WRITTEN EXERCISE: Repeat exactly the lines from the start of the material below up to and including the "FLESH_SHUT_IN = (0.0080, 0.0070, 0.0062, 1)" line.

● ● ● ●

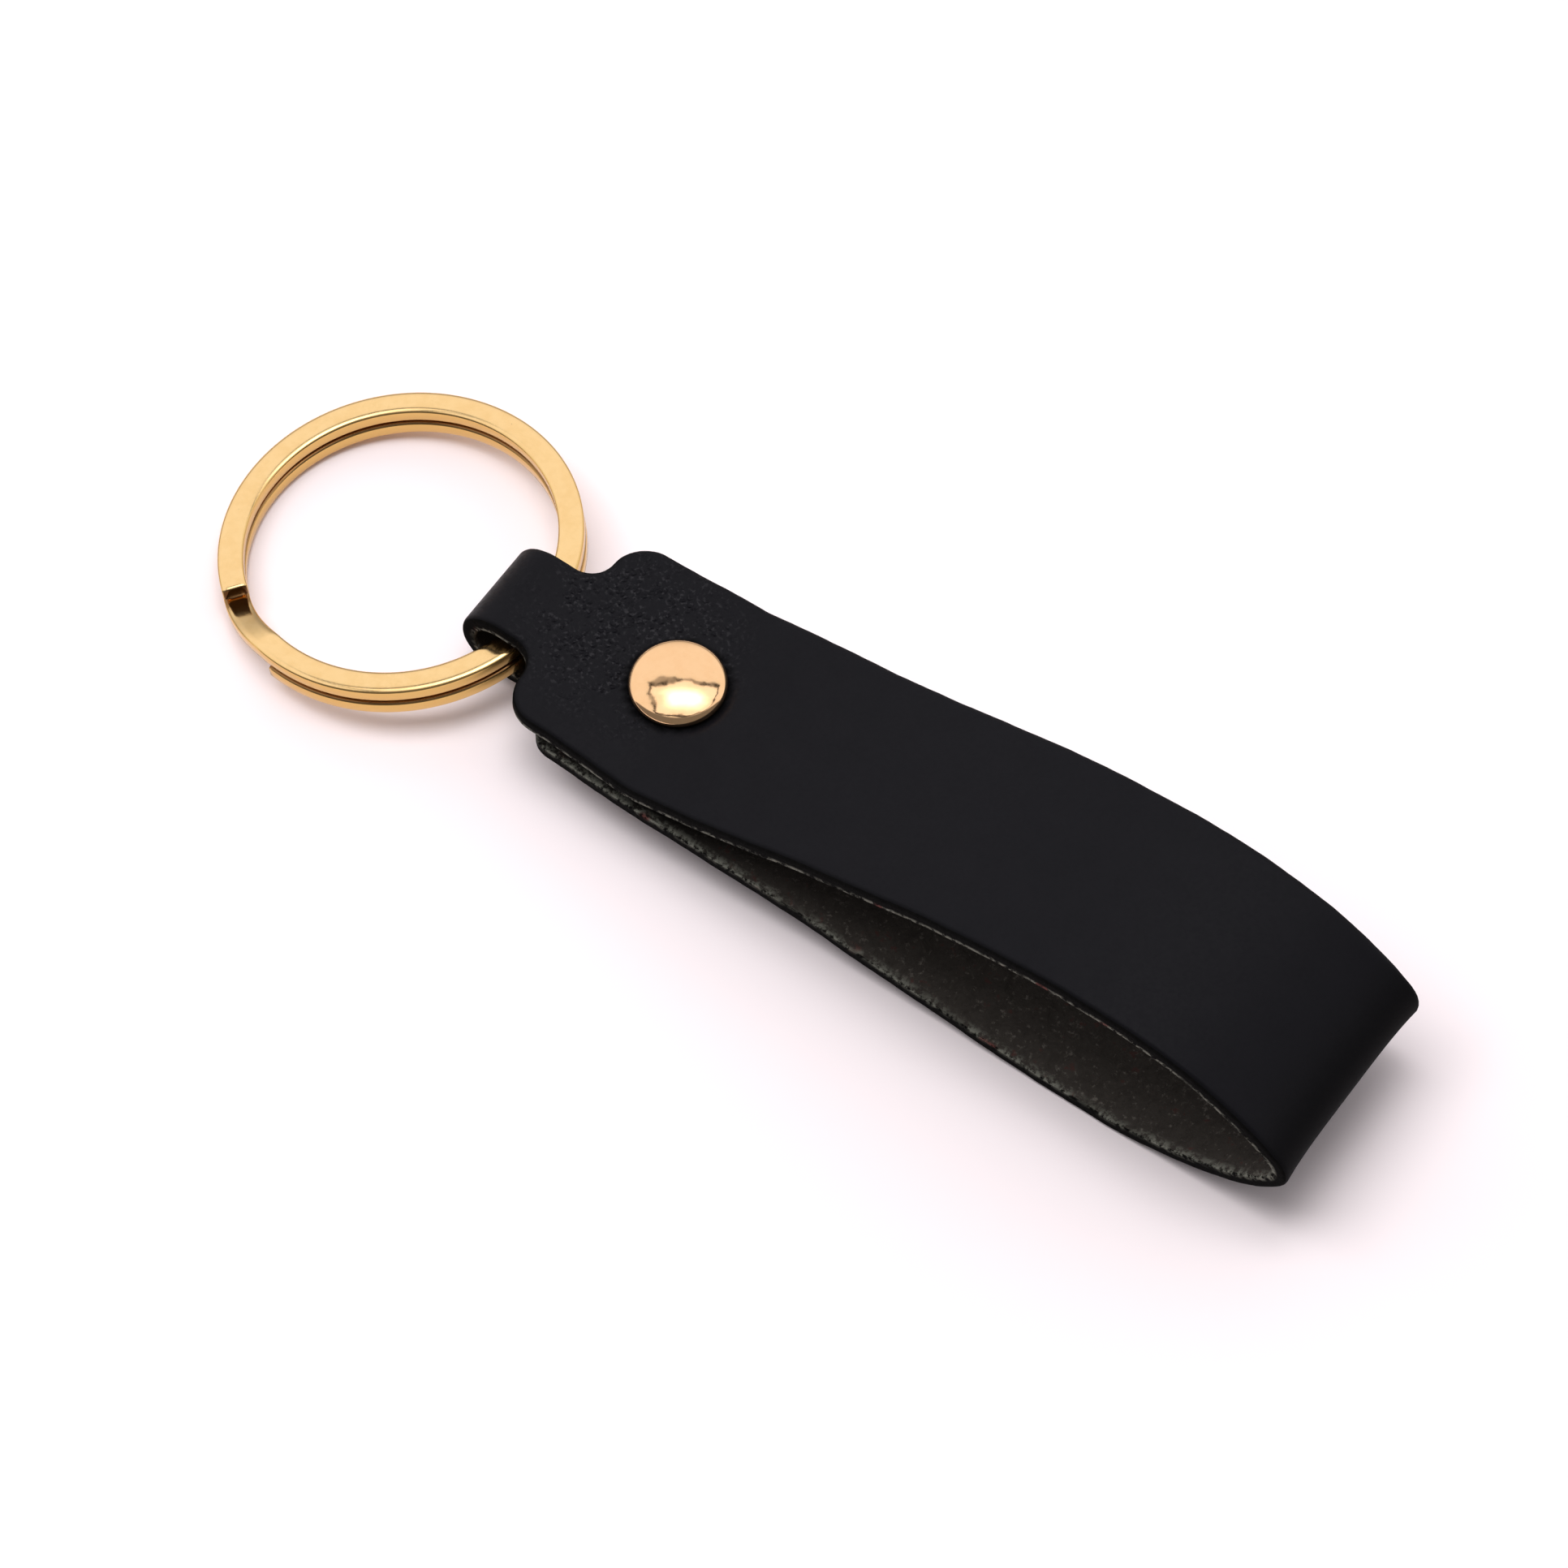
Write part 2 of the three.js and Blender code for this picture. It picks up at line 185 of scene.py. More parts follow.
SIDE_WALL = (0.2, 0.05)      # how far in from its side the wire's side colour starts, and is full
GROOVE_OUT = (0.62, 0.85)    # how far from the wire's middle line the groove's dark comes in
GROOVE_NEAR = (0.72, 0.88)   # how near to the other coil, as a share of half the thickness

# ---- Colours -----------------------------------------------------------------------------------

GRAIN_BLACK = (0.0036, 0.0034, 0.0050, 1)
GRAIN_SOFT_BLACK = (0.0050, 0.0047, 0.0066, 1)
GRAIN_LIT_TIPS = (0.0215, 0.0205, 0.0235, 1)
ROLLED_BLACK = (0.0010, 0.0010, 0.0011, 1)
CUT_EDGE_BLACK = (0.0012, 0.0012, 0.0013, 1)
CUT_EDGE_STRANDS = (0.0060, 0.0058, 0.0055, 1)
PALE_FIBRE = (0.17, 0.17, 0.145, 1)
RED_FIBRE = (0.13, 0.05, 0.045, 1)
FLESH_BLACK = (0.0150, 0.0125, 0.0108, 1)
FLESH_FUZZ = (0.068, 0.060, 0.053, 1)
FLESH_SPECKS = (0.120, 0.108, 0.096, 1)
FLESH_RED_FLECKS = (0.060, 0.032, 0.028, 1)
FLESH_SHUT_IN = (0.0080, 0.0070, 0.0062, 1)

RING_GOLD = (1.0, 0.69, 0.33, 1)
RING_GOLD_DEEP = (0.93, 0.60, 0.25, 1)
CAP_GOLD = (1.0, 0.64, 0.35, 1)
CAP_GOLD_DEEP = (0.95, 0.56, 0.28, 1)
BRASS = (0.62, 0.42, 0.18, 1)
BRASS_DEEP = (0.5, 0.32, 0.12, 1)
METAL_PITS = (0.55, 0.34, 0.14, 1)
METAL_SIDE = (0.70, 0.44, 0.15, 1)
METAL_GROOVE = (0.26, 0.13, 0.05, 1)
METAL_CUT_END = (0.10, 0.045, 0.015, 1)

FLOOR_WHITE = (0.95, 0.865, 0.89, 1)
ROOM_WHITE = (1.0, 0.985, 0.99, 1)

# ---- Floor, light and camera: sizes in metres, angles in degrees -------------------------------

FLOOR_HALF_SIZE = 6.0

# Directions are counted from the far horizon, as the camera sees it, over the top: 90 is straight
# up and 180 is the horizon at the camera's back. "Sideways" is counted to the camera's right.
SOFTBOX_FROM = 64.5
SOFTBOX_TO = 92.0
SOFTBOX_CENTRE = 4.5         # sideways
SOFTBOX_HALF_WIDTH = 23.5    # sideways
SOFTBOX_MIDDLE = 3.8         # the softbox's brightness, at its middle and at its rim
SOFTBOX_RIM = 1.25
GLOW_SOFTNESS = 8            # half the width of its fall from the one to the other
GLOW_SIDE_SOFTNESS = 9
FRAME_WIDTH = 4.5            # the dark frame round the softbox
SIDE_FRAME_WIDTH = 2.6
FRAME_DARKNESS = 0.02
FRAME_SOFTNESS = 0.8         # half the width of its blurred edges
FRAME_RAGGED = 0.045         # how far those wander, in radians
ROOM_BEHIND = 1.0            # the room's brightness behind the keychain, and at the camera
ROOM_AT_CAMERA = 0.2
ROOM_DIMS = (93, 104)        # where it falls from the one to the other
HORIZON_SHARE = 0.35         # how much of the room's brightness is left down at the far horizon
HORIZON_FADE = (8, 32)       # between which it grows back to all of it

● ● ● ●

FINISHED TASK:
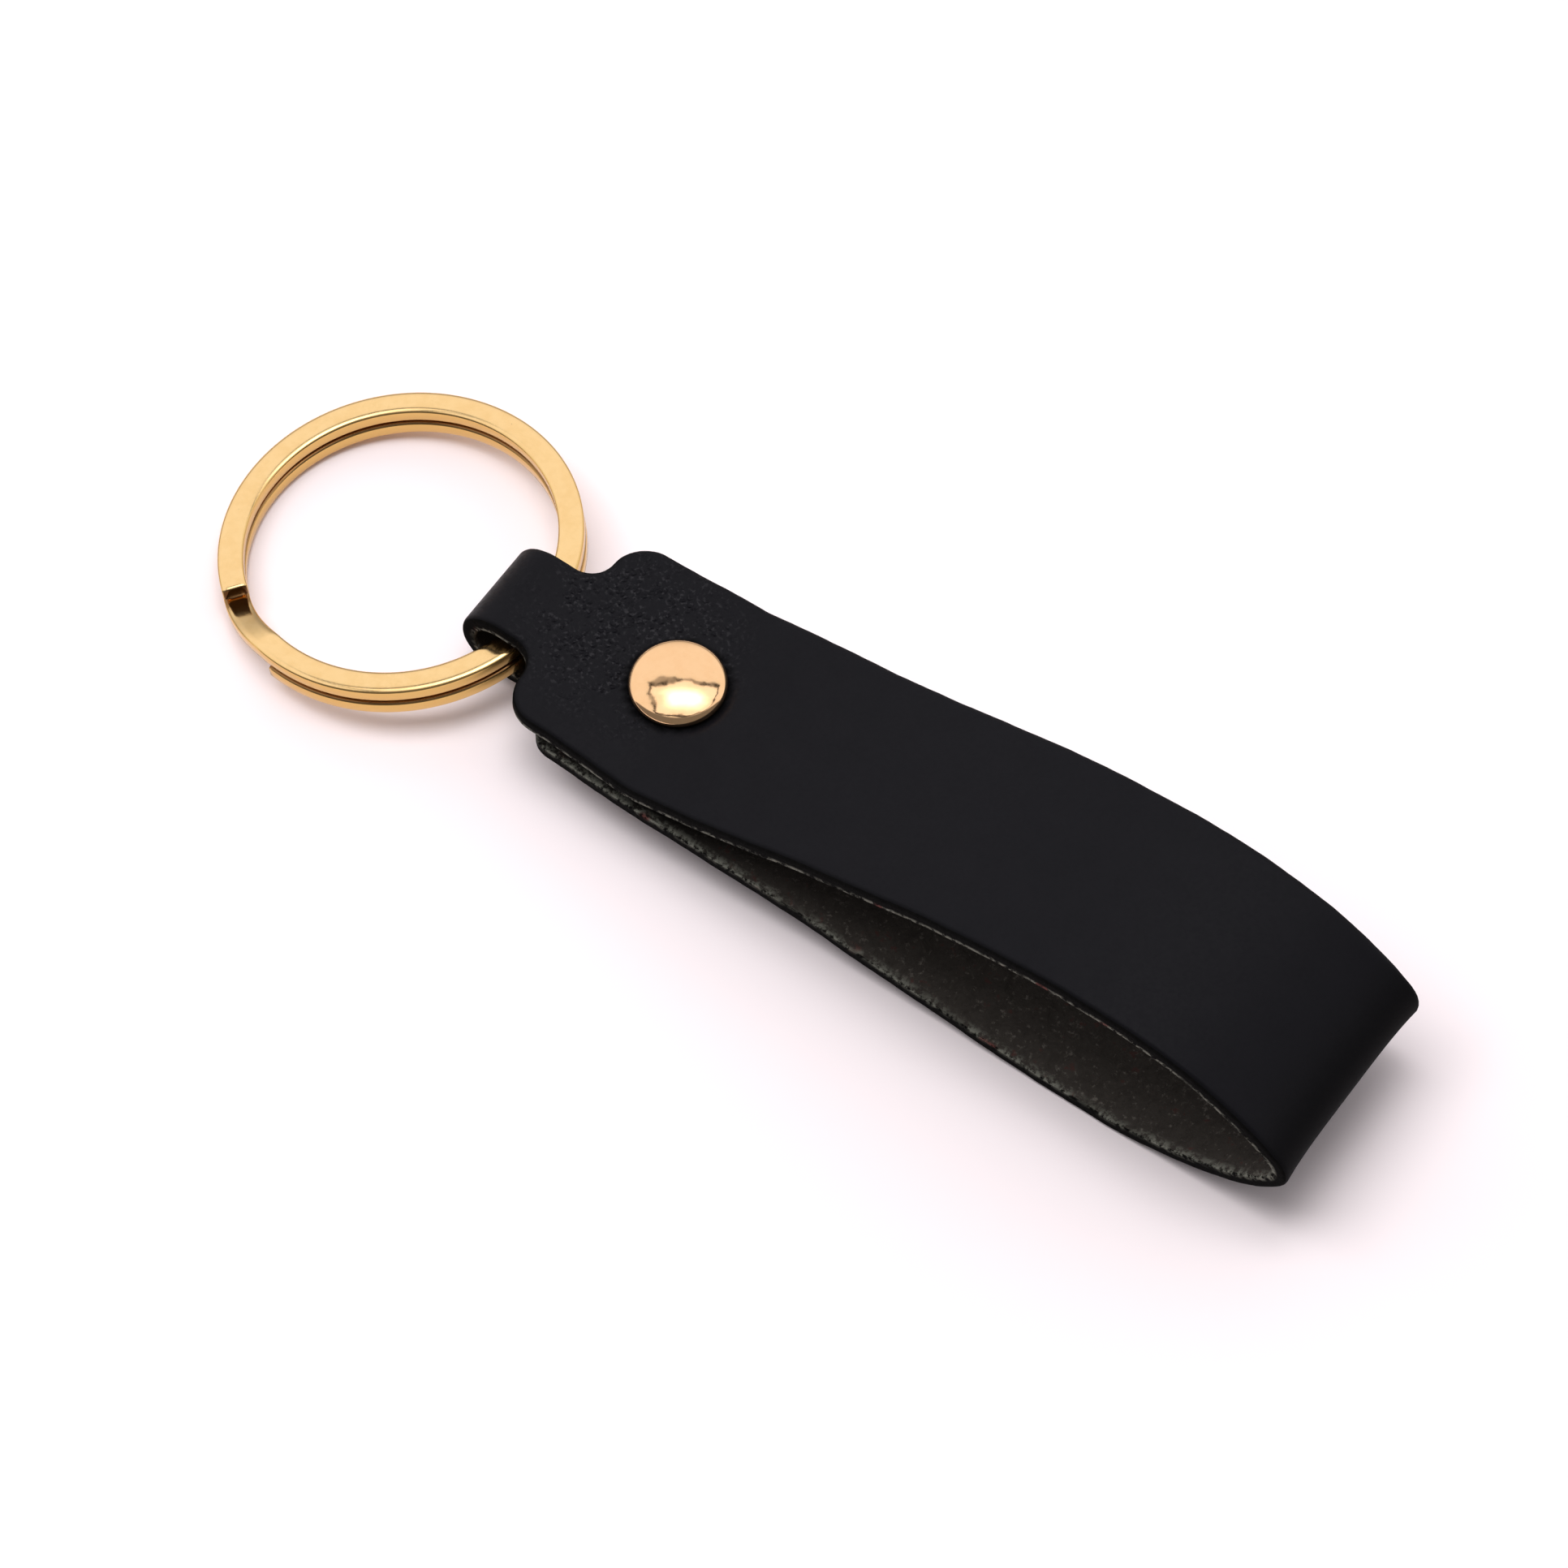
Write part 2 of the three.js and Blender code for this picture. It picks up at line 185 of scene.py. More parts follow.
SIDE_WALL = (0.2, 0.05)      # how far in from its side the wire's side colour starts, and is full
GROOVE_OUT = (0.62, 0.85)    # how far from the wire's middle line the groove's dark comes in
GROOVE_NEAR = (0.72, 0.88)   # how near to the other coil, as a share of half the thickness

# ---- Colours -----------------------------------------------------------------------------------

GRAIN_BLACK = (0.0036, 0.0034, 0.0050, 1)
GRAIN_SOFT_BLACK = (0.0050, 0.0047, 0.0066, 1)
GRAIN_LIT_TIPS = (0.0215, 0.0205, 0.0235, 1)
ROLLED_BLACK = (0.0010, 0.0010, 0.0011, 1)
CUT_EDGE_BLACK = (0.0012, 0.0012, 0.0013, 1)
CUT_EDGE_STRANDS = (0.0060, 0.0058, 0.0055, 1)
PALE_FIBRE = (0.17, 0.17, 0.145, 1)
RED_FIBRE = (0.13, 0.05, 0.045, 1)
FLESH_BLACK = (0.0150, 0.0125, 0.0108, 1)
FLESH_FUZZ = (0.068, 0.060, 0.053, 1)
FLESH_SPECKS = (0.120, 0.108, 0.096, 1)
FLESH_RED_FLECKS = (0.060, 0.032, 0.028, 1)
FLESH_SHUT_IN = (0.0080, 0.0070, 0.0062, 1)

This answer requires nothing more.